Business value and ROI

- Revenue alignment: With granular cost allocation, firms can align pricing and AFAs to actual consumption by client/matter. - Reduced risk: Enforced policies and attested artifacts materially lower breach likelihood and incident blast radius. - Efficiency: Rightsizing and autoscaling save 20–40% on infrastructure over static allocations while meeting SLAs. - Faster delivery: Standard platform pipelines reduce deployment lead time from weeks to hours without sacrificing compliance.

Case studies (anonymized)

Am Law 100 e-discovery platform

- Challenge: Siloed VMs per engagement, inconsistent patching, weeks-long release cycles, opaque costs per matter. - Solution: Kubernetes with per-matter namespaces, Gatekeeper policies, ESO for secrets, and Sigstore for image verification. Kubecost for cost allocation by client/matter labels. - Outcome: 60% faster deployment cadence (bi-weekly to daily), 35% infra cost efficiency via rightsizing, and audit findings reduced by 70% due to standardized controls.

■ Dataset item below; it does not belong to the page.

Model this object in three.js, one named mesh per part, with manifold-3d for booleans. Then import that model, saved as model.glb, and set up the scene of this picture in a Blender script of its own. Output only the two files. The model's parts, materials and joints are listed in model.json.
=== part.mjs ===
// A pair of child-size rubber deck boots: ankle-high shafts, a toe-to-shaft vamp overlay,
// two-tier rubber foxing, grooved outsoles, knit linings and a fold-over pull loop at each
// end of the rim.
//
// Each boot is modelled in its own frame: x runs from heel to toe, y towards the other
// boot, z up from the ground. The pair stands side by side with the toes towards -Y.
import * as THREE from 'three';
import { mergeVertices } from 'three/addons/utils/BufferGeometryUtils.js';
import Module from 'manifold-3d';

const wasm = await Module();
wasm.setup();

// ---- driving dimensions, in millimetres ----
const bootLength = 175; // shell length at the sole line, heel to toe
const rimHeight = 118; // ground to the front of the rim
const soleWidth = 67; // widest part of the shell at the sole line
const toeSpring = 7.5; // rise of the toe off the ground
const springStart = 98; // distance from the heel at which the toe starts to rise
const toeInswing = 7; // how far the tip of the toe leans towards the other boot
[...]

Boutique litigation firm with AI-assisted review

- Challenge: Spiky NLP workloads, manual GPU scheduling, and cross-tenant data exposure risks. - Solution: GPU node pool with taints/tolerations and namespace isolation; NetworkPolicy default deny; Pod Security Admission; OTel-based observability. - Outcome: 3x throughput on document summaries with predictable queue times; zero cross-tenant communication incidents; transparent per-matter cost reporting.

Conclusion

Kubernetes enables law firms to deliver secure, compliant, and efficient platforms for both traditional legal applications and emerging AI workloads. By combining robust multi-tenancy, strong network and pod security, secrets management, provable software integrity, and clear cost accountability, firms can reduce operational risk, accelerate delivery, and improve margins. The key is to codify guardrails with OPA Gatekeeper and related controls from day one, ensure telemetry and auditing are tenant-aware, and align cost data to business stakeholders.